Für mich als Ökonom ist das die Beschränkung der Verfügbarkeit sämtlicher Güter. Während im Paradies alles im Überfluss verfügbar ist, streiten wir im Diesseits um Luft, Wasser, Land und Aussicht. Deshalb müssen wir alle Dinge bepreisen. Sozialismus, Kommunismus, Kapitalismus sind alles Antworten auf die Frage, wie diese knappen Güter verteilt werden sollen.

In diesem Sinne sündigen wir, weil wir als Mensch einen überproportional grossen Anteil an den knappen Gütern einfordern. Unser Haus vernichtet Lebensraum, ein Mensch verbraucht in seinem Leben rund 300 Millionen Liter Luft.

A propos Luft.

Nun können wir uns ja nicht einfach in Luft auflösen. Was können wir also tun? Für mich sind die Forderungen des Club of Rome ein guter Ansatz:

  1. Veränderung der Wirtschaftssysteme in Richtung Nachhaltigkeit
  2. Entkopplung von Wohlstand und Ressourcenverbrauch
  3. Sicherung der Lebensgrundlagen

Die anstehenden Herausforderungen bewältigen wir nur gemeinsam. Unabhängig von Farbe, Religion oder Stammeszugehörigkeit.

Doch können wir so das verlorene Paradies zurückholen? Ich bin, ehrlich gesagt, etwas pessimistisch. Unsere menschliche Natur ist auf Wachstum ausgerichtet. Aber vielleicht entsteht mitten unter uns etwas Neues, einem Wunder gleich, das die Vertreibung aus dem Paradies rückgängig machen kann. Ich bin guter Hoffnung.

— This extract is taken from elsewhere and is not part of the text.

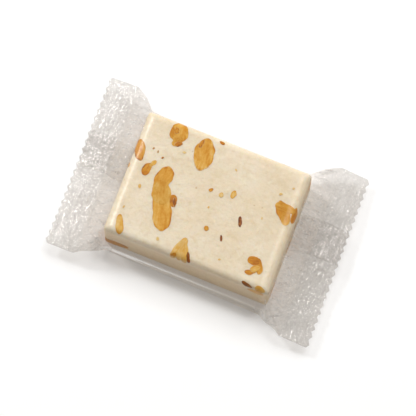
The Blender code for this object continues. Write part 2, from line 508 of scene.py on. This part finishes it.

Und wenn Sie nun finden, das sei alles etwas gar abstrus und weit hergeholt, so antworte ich Ihnen: «Ja, vermutlich haben Sie recht». Aber es sind dennoch meine Gedanken zum Eidgenössischen Dank-, Buss- und Bettag.

Machen wir uns also gemeinsam auf den Weg und schaffen uns das Paradies auf Erden. Wie gesagt: Ich bin guter Hoffnung und trage meinen Teil bei.